SOURCE EXCERPT:
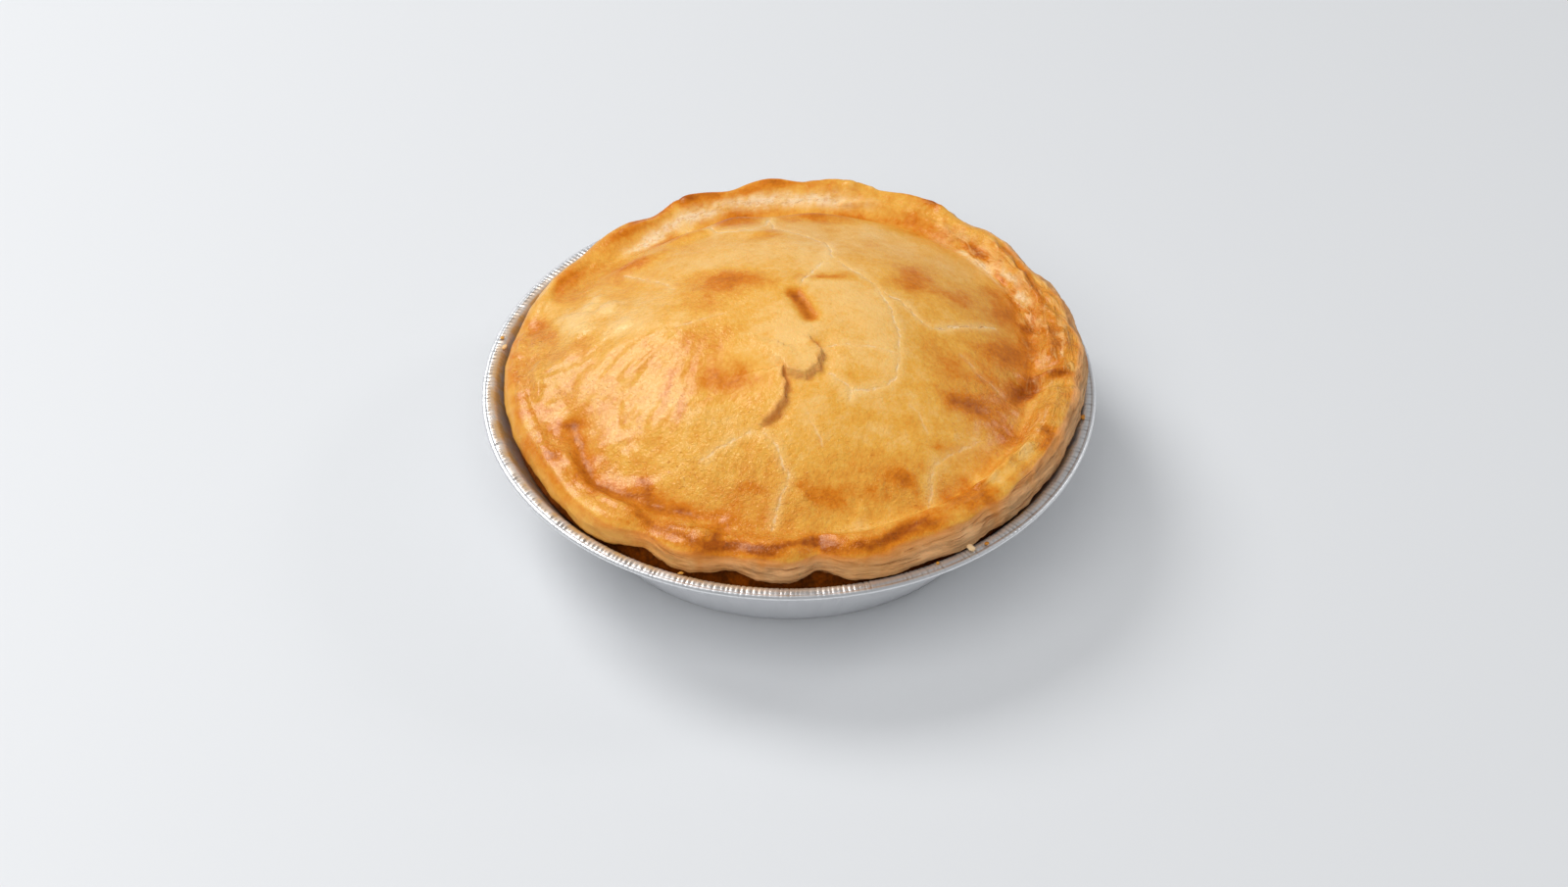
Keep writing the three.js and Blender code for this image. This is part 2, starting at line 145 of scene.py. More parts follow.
# Fine cracks, where the glaze has parted over pale dough: depth, how plain it is to see, points.
CRACKS = (
    (0.30, 0.50, ((7, -14), (10, -12.5), (14, -12), (20, -11.8), (25, -12.5))),
    (0.30, 0.60, ((8, -20.5), (11, -21.5), (14, -24.5), (13.4, -27.5))),
    (0.22, 0.65, ((14, -24.8), (18, -24.7), (21.5, -23), (24.5, -20), (25.3, -16), (25.6, -9),
                  (25, -3), (23.4, 4), (21, 10), (17.5, 14.5), (14, 17), (11.3, 21))),
    (0.25, 0.70, ((23, 8), (26, 6.6), (28, 4.6), (31, 1), (34, -0.6))),
    (0.45, 0.90, ((34, -0.5), (38, 1.5), (42, 4), (46, 6), (50, 8.2))),
    (0.20, 0.30, ((40, -6), (44, -11), (48, -14), (50.5, -16))),
    (0.15, 0.30, ((27, -26), (30, -28.5), (31.5, -33))),
    (0.25, 0.40, ((44, -30.5), (40, -34), (35, -37.5), (32.5, -41), (32, -46), (31, -50.5))),
    (0.30, 0.60, ((-6.5, -35.5), (-3.6, -38), (-2, -42), (0, -46.5), (-1.6, -50), (-3, -54), (-4, -58))),
    (0.25, 0.55, ((-7, -35.5), (-12, -37), (-16, -38.5), (-20, -41))),
    (0.20, 0.80, ((8.5, 20), (6, 15), (4, 11), (2.6, 8))),
    (0.20, 0.70, ((10.4, 22), (9.8, 27), (8.6, 33))),
    (0.22, 0.60, ((-40, 27), (-36, 23), (-32, 19), (-28.5, 14.5), (-27, 12))),
    (0.18, 0.45, ((-27, -3.5), (-21, -2.4), (-15, -0.5))),
    (0.35, 0.80, ((-25.7, 52), (-21, 46), (-17.5, 40.5), (-13, 38.5), (-9, 39), (-5.5, 44), (-4.5, 50))),
    (0.25, 0.70, ((-4.5, 48), (-3.5, 40), (1, 37), (6, 33.5), (8.6, 31))),
    (0.15, 0.35, ((4, -31), (6, -36), (8, -40))),
)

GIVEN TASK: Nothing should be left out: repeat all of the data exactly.

RESULT OF THE TASK:
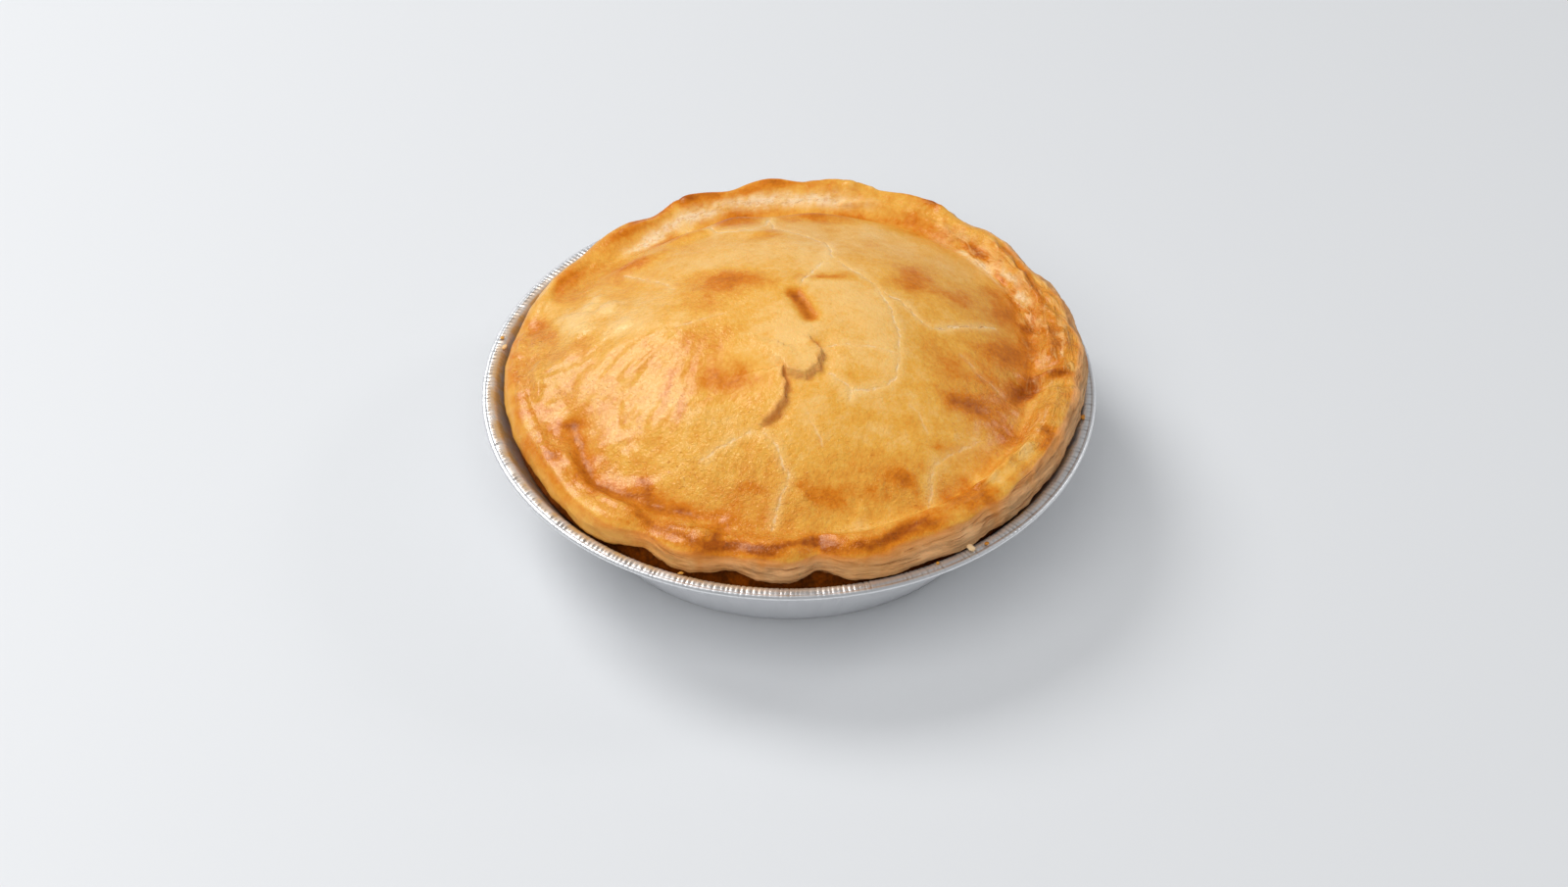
Keep writing the three.js and Blender code for this image. This is part 2, starting at line 145 of scene.py. More parts follow.
# Fine cracks, where the glaze has parted over pale dough: depth, how plain it is to see, points.
CRACKS = (
    (0.30, 0.50, ((7, -14), (10, -12.5), (14, -12), (20, -11.8), (25, -12.5))),
    (0.30, 0.60, ((8, -20.5), (11, -21.5), (14, -24.5), (13.4, -27.5))),
    (0.22, 0.65, ((14, -24.8), (18, -24.7), (21.5, -23), (24.5, -20), (25.3, -16), (25.6, -9),
                  (25, -3), (23.4, 4), (21, 10), (17.5, 14.5), (14, 17), (11.3, 21))),
    (0.25, 0.70, ((23, 8), (26, 6.6), (28, 4.6), (31, 1), (34, -0.6))),
    (0.45, 0.90, ((34, -0.5), (38, 1.5), (42, 4), (46, 6), (50, 8.2))),
    (0.20, 0.30, ((40, -6), (44, -11), (48, -14), (50.5, -16))),
    (0.15, 0.30, ((27, -26), (30, -28.5), (31.5, -33))),
    (0.25, 0.40, ((44, -30.5), (40, -34), (35, -37.5), (32.5, -41), (32, -46), (31, -50.5))),
    (0.30, 0.60, ((-6.5, -35.5), (-3.6, -38), (-2, -42), (0, -46.5), (-1.6, -50), (-3, -54), (-4, -58))),
    (0.25, 0.55, ((-7, -35.5), (-12, -37), (-16, -38.5), (-20, -41))),
    (0.20, 0.80, ((8.5, 20), (6, 15), (4, 11), (2.6, 8))),
    (0.20, 0.70, ((10.4, 22), (9.8, 27), (8.6, 33))),
    (0.22, 0.60, ((-40, 27), (-36, 23), (-32, 19), (-28.5, 14.5), (-27, 12))),
    (0.18, 0.45, ((-27, -3.5), (-21, -2.4), (-15, -0.5))),
    (0.35, 0.80, ((-25.7, 52), (-21, 46), (-17.5, 40.5), (-13, 38.5), (-9, 39), (-5.5, 44), (-4.5, 50))),
    (0.25, 0.70, ((-4.5, 48), (-3.5, 40), (1, 37), (6, 33.5), (8.6, 31))),
    (0.15, 0.35, ((4, -31), (6, -36), (8, -40))),
)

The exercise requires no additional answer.